══ DATASET EXCERPT ══

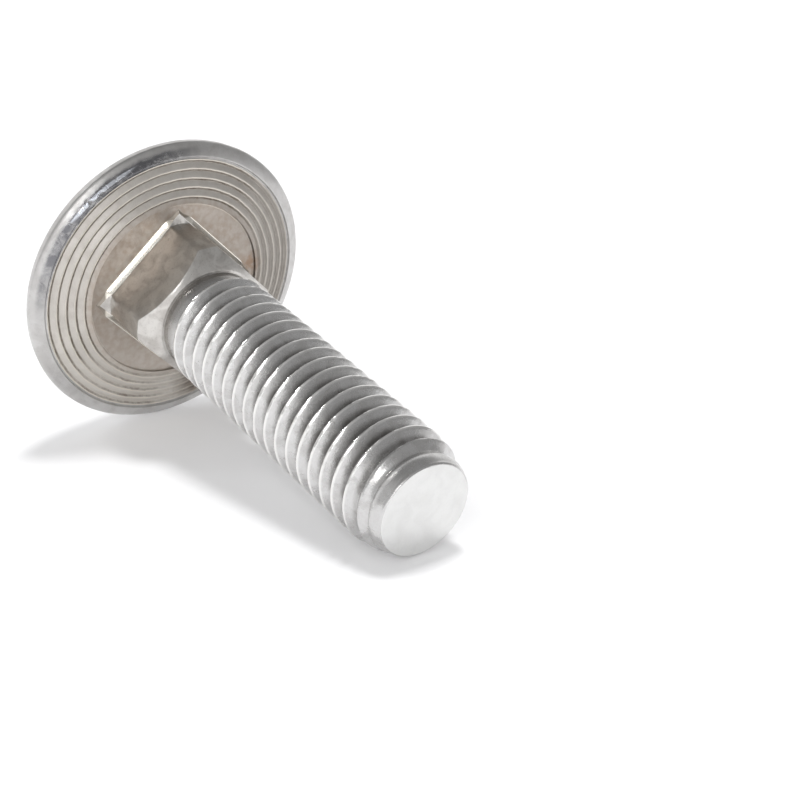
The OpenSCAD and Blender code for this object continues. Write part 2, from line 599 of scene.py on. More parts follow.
@dataclass
class Neck:
    """Square neck with rounded corners, a bevelled foot and a chamfered end."""

    width: float = 8.25
    corners: float = 10.25
    length: float = 4.4
    chamfer: float = 0.9
    chamfer_end: float = 3.775
    corner_round: float = 0.09
    edge_round: float = 0.04
    foot: float = 0.32
    foot_round: float = 0.05
    foot_fades_from: float = 34.0
    foot_fades_to: float = 42.0
    foot_at_corner: float = 0.5
    clear: float = 0.1
    step: float = 0.02
    collar_row: float = 0.035
    floor_shares: tuple[float, ...] = (0.0, 0.45, 0.8)
    floor_rows: int = 2
    foot_rows: int = 5
    bare_rows: int = 10
    die_wear: tuple[tuple[float, float], ...] = ((0.9, 0.05), (2.6, 0.022))
    wear_from: float = 0.02
    wear_radius: float = 5.0
    turn: float = 47.0
    start: float = 1.0
    side_rows: int = 20
    ball_rows: int = 8
    flat_angle: float = 35.0
    flat_columns: int = 14
    bend_columns: int = 2
    bend_step: float = 1.4
    corner_step: float = 1.8

    def column_angle(self, column: int) -> float:
        """Angle of a column from the middle of its flat.

        Args:
            column: Number of the column.

        Returns:
            Angle in degrees, from -45 at one corner to 45 at the next.
        """
        quarter = COLUMNS // 4
        place = column % quarter - quarter / 2
        side = math.copysign(1, place)
        step = abs(place)
        past = step - self.flat_columns
        if past <= 0:
            return side * self.flat_angle * step / self.flat_columns
        if past <= self.bend_columns:
            return side * (self.flat_angle + past * self.bend_step)
        bend = self.flat_angle + self.bend_columns * self.bend_step
        return side * (bend + (past - self.bend_columns) * self.corner_step)

    def ball_height(self, radius: float) -> float:
        """Height at which the sphere that rounds off the neck has a radius."""
        end = self.length + self.chamfer
        wide, small = (self.corners / 2) ** 2, self.chamfer_end ** 2
        centre = (wide - small + self.length ** 2 - end ** 2) / (2 * (self.length - end))
        return centre + math.sqrt(wide + (self.length - centre) ** 2 - radius * radius)

    def across(self, angle: float, half: float, sharp: bool = False) -> float:
        """Radius of the square at an angle from the middle of a flat.

        Args:
            angle: Angle in degrees.
            half: Half the width over the flats.
            sharp: Whether the corners are left sharp.

        Returns:
            The radius.
        """
        straight = half / math.cos(math.radians(angle))
        if sharp:
            return straight
        return soft_min(self.corners / 2, straight, self.corner_round)

    def column_line(self, angle: float, floor: float) -> list[Vector]:
        """Section of the neck at one angle, from the foot to the collar.

        Args:
            angle: Angle from the middle of the flat.
            floor: Height of the floor under the head.

        Returns:
            Radius and height of each point.
        """
        half = self.width / 2
        radius = self.across(angle, half)
        meet = self.ball_height(radius)
        share = eased(abs(angle), self.foot_fades_from, self.foot_fades_to)
        foot = self.foot * (1 - (1 - self.foot_at_corner) * share)
        top = floor + foot
        outer = self.across(angle, half + foot, True)
        line = softened(
            [
                (outer + self.clear, floor, 0),
                (outer, floor, self.foot_round),
                (self.across(angle, half, True), top, self.foot_round),
                (radius, top + self.step, 0),
            ]
        )[:-1]
        low, high = top + self.clear, meet - 2 * self.edge_round
        line += [
            Vector((radius, low + (high - low) * k / self.side_rows))
            for k in range(self.side_rows + 1)
        ]
        ball = []
        for k in range(self.ball_rows + 1):
            out = radius + (self.chamfer_end - radius) * k / self.ball_rows
            ball.append(Vector((out, self.ball_height(out))))
        edge = [(radius, high, 0), (radius, meet, self.edge_round), (*ball[1], 0)]
        line += softened(edge)[1:-1]
        line += ball[1:-1]
        end = self.length + self.chamfer
        edge = [(*ball[-2], 0), (*ball[-1], self.foot_round), (COLLAR_RADIUS, end + self.step, 0)]
        line += softened(edge)[1:-1]
        return line

    def worn(self, point: Vector) -> Vector:
        """Moves a point of the neck inwards by the dents of the forging dies."""
        waves = sum(noise.noise(point * scale) * depth for scale, depth in self.die_wear)
        push = 1 + min(0.0, waves - self.wear_from) / self.wear_radius
        return Vector((point[0] * push, point[1] * push, point[2]))

    def region(self, row: int) -> Region:
        """Finish of the faces below a row of points, counted from the floor."""
        if row < self.floor_rows:
            return Region.UNDERSIDE
        return Region.FOOT if row < self.floor_rows + self.foot_rows else Region.NECK

    def build(self, shell: Shell, inner: list[int], floor: tuple[float, float]) -> list[int]:
        """Adds the floor, the neck and its chamfer to the shell.

        Args:
            shell: Shell of the bolt.
            inner: Last ring of points of the head.
            floor: Radius and height of the floor.

        Returns:
            The last ring of points, at the collar.
        """
        sections = []
        quarter = COLUMNS // 4
        for j in range(COLUMNS):
            angle = self.column_angle(j)
            turn = math.radians(self.turn + angle + 90 * (j // quarter))
            sections.append((turn, self.column_line(angle, floor[1])))
        plain = [math.tau * j / COLUMNS for j in range(COLUMNS)]
        shift = round((self.turn - 45) / 360 * COLUMNS)
        last = [inner[(j + shift) % COLUMNS] for j in range(COLUMNS)]
        for share in self.floor_shares:
            ring = []
            for j, (turn, line) in enumerate(sections):
                even = plain[(j + shift) % COLUMNS]
                gap = (turn - even + math.pi) % math.tau - math.pi
                radius = floor[0] + (line[0][0] - floor[0]) * share
                ring.append(around(radius, even + gap * share, floor[1]))
            row = shell.add(ring)
            shell.bridge(last, row, Region.UNDERSIDE)
            last = row
        count = len(sections[0][1])
        for k in range(count):
            ring = []
            for turn, line in sections:
                point = around(line[k][0], turn, line[k][1])
                dented = self.region(k) is Region.NECK and k < count - self.bare_rows
                ring.append(self.worn(point) if dented else point)
            row = shell.add(ring)
            shell.bridge(last, row, self.region(k))
            last = row
        end = self.length + self.chamfer
        even = [math.radians(self.start + 360 * j / COLUMNS) for j in range(COLUMNS)]
        row = shell.add([around(COLLAR_RADIUS, a, end + self.collar_row) for a in even])
        shell.bridge(last, row, Region.NECK)
        return row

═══

Verbatim output is expected for the lines from the start of the data to the line in which "neck with rounded" appears, both included.

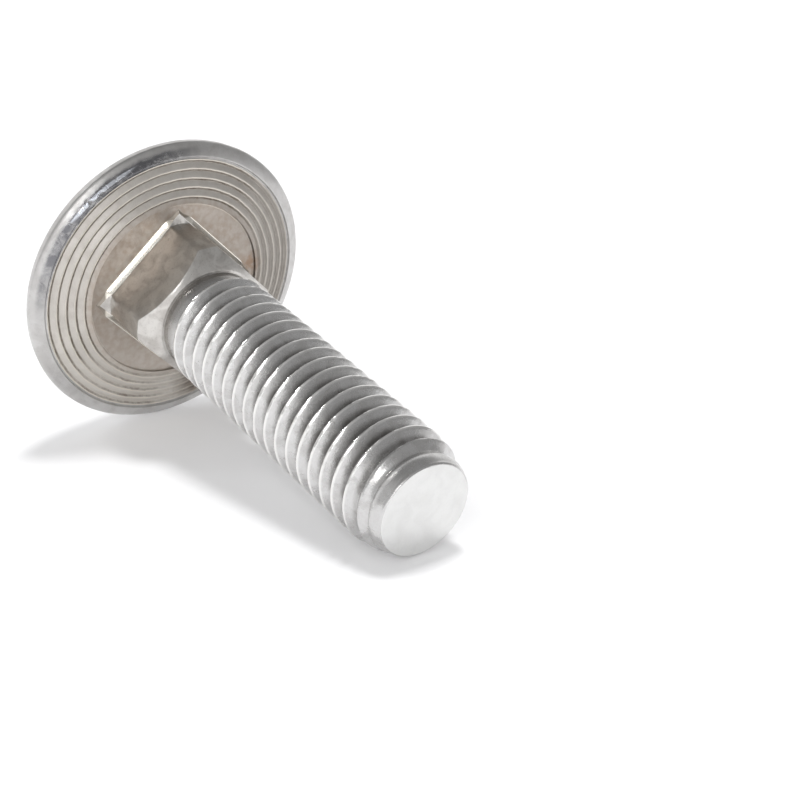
The OpenSCAD and Blender code for this object continues. Write part 2, from line 599 of scene.py on. More parts follow.
@dataclass
class Neck:
    """Square neck with rounded corners, a bevelled foot and a chamfered end."""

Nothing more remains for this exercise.